Quote precisely the run of lines opening with the line containing "Model this object" and closing with the line containing "ARCH_TOP = 10", and nothing else.

▸ RECORDS TO PROCESS:
______________________________

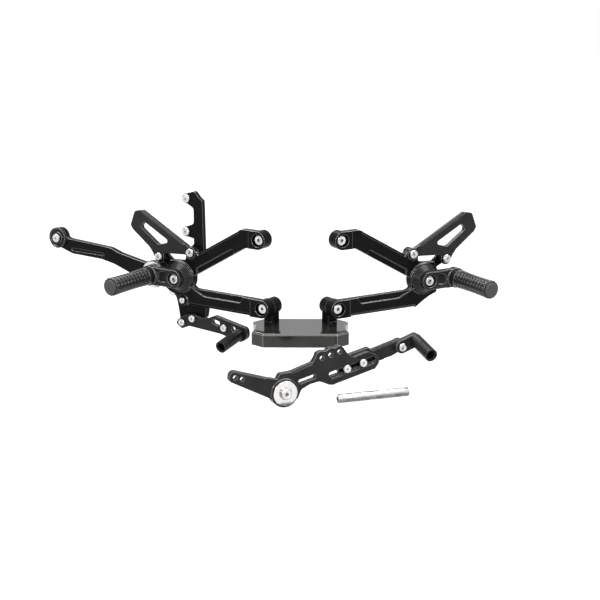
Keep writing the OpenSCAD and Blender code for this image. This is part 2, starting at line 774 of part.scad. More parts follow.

______________________________

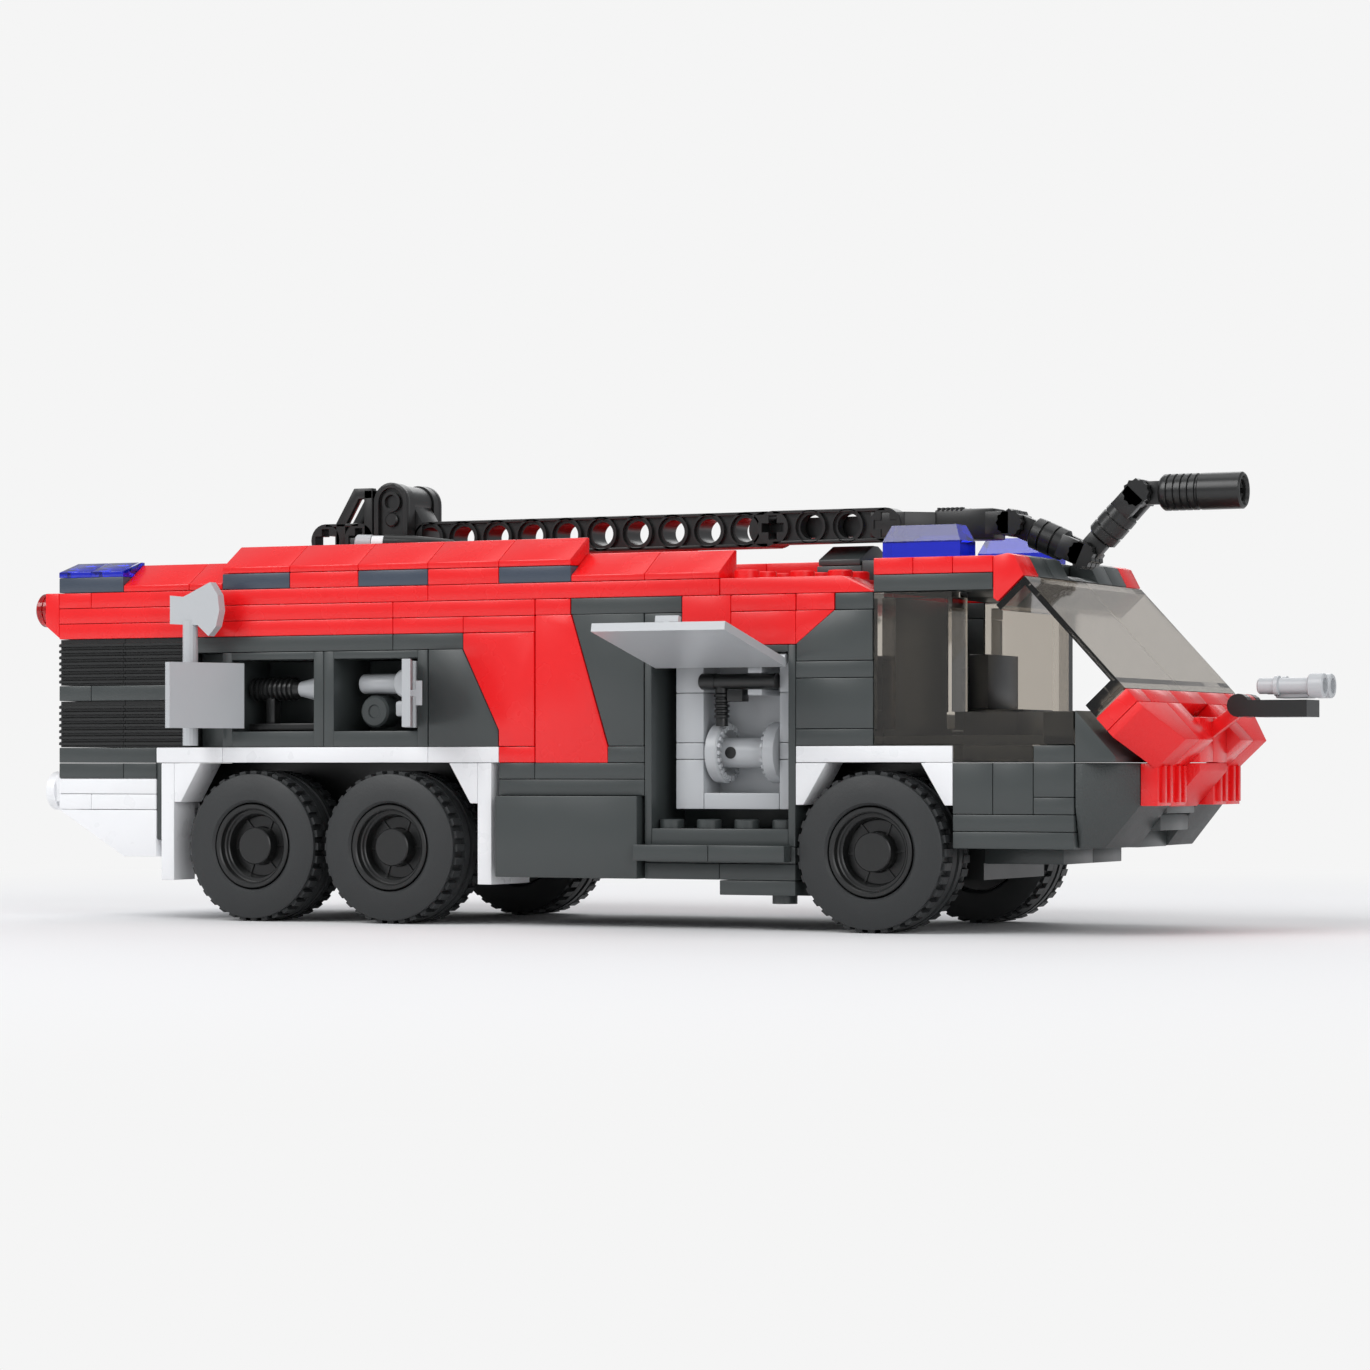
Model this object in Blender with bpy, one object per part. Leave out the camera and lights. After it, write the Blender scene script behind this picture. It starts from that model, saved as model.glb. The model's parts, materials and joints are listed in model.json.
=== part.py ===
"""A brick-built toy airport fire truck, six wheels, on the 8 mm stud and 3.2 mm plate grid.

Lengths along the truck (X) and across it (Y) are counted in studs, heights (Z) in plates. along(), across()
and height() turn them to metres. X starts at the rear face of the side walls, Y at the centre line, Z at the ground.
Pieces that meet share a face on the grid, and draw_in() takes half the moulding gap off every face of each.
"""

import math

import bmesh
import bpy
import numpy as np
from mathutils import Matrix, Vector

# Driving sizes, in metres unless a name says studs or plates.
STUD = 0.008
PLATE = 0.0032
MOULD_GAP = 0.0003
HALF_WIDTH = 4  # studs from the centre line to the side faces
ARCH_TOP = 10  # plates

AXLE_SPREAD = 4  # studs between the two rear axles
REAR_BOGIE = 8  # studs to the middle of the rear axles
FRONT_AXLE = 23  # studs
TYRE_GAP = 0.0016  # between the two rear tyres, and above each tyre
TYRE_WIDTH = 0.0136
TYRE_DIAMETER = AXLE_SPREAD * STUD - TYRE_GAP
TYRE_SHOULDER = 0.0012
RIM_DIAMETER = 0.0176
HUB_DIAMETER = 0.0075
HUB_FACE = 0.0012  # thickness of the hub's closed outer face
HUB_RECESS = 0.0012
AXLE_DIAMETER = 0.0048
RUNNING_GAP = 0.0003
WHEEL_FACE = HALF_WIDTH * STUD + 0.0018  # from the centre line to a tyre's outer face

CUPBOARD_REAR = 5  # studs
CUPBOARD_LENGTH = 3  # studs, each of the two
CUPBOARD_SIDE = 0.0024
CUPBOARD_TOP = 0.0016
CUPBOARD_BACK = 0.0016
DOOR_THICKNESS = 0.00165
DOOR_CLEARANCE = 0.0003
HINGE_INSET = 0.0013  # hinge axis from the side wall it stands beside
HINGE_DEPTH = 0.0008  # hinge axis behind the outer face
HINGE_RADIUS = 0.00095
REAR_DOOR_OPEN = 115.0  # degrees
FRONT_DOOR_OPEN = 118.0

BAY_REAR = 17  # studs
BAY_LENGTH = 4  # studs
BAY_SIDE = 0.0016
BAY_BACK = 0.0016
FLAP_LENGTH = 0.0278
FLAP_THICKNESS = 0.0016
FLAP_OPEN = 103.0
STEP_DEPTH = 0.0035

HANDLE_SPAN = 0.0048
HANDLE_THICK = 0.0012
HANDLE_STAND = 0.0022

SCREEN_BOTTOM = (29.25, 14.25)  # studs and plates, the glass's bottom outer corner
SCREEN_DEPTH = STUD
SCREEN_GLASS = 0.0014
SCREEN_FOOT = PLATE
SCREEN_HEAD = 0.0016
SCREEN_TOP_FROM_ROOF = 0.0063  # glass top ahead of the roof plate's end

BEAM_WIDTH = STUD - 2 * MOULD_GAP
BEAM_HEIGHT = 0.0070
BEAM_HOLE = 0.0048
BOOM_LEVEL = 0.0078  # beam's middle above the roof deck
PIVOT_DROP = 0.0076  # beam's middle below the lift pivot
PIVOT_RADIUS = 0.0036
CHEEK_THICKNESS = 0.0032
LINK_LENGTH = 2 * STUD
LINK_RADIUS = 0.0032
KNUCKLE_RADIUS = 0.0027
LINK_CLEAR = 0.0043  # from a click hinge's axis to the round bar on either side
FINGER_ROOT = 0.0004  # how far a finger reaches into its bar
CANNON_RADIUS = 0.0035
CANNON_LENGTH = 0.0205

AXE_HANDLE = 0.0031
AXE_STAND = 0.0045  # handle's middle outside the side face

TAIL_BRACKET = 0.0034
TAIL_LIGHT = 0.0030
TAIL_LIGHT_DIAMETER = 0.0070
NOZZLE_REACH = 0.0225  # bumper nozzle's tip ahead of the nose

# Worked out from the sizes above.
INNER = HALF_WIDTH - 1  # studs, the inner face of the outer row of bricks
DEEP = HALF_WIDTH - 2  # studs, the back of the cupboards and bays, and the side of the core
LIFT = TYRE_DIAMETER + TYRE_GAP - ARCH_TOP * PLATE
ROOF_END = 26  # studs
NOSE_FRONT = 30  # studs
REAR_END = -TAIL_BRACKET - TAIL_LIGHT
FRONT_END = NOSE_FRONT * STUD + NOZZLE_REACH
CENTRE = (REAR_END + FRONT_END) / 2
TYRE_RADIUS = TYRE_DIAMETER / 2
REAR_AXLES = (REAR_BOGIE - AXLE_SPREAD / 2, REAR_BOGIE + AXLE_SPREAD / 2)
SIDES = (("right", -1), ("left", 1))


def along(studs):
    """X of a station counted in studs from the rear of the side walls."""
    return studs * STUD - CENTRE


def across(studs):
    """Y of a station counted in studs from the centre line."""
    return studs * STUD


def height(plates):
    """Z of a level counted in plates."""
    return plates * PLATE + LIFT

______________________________

▸ EXPECTED OUTPUT:
Model this object in Blender with bpy, one object per part. Leave out the camera and lights. After it, write the Blender scene script behind this picture. It starts from that model, saved as model.glb. The model's parts, materials and joints are listed in model.json.
=== part.py ===
"""A brick-built toy airport fire truck, six wheels, on the 8 mm stud and 3.2 mm plate grid.

Lengths along the truck (X) and across it (Y) are counted in studs, heights (Z) in plates. along(), across()
and height() turn them to metres. X starts at the rear face of the side walls, Y at the centre line, Z at the ground.
Pieces that meet share a face on the grid, and draw_in() takes half the moulding gap off every face of each.
"""

import math

import bmesh
import bpy
import numpy as np
from mathutils import Matrix, Vector

# Driving sizes, in metres unless a name says studs or plates.
STUD = 0.008
PLATE = 0.0032
MOULD_GAP = 0.0003
HALF_WIDTH = 4  # studs from the centre line to the side faces
ARCH_TOP = 10  # plates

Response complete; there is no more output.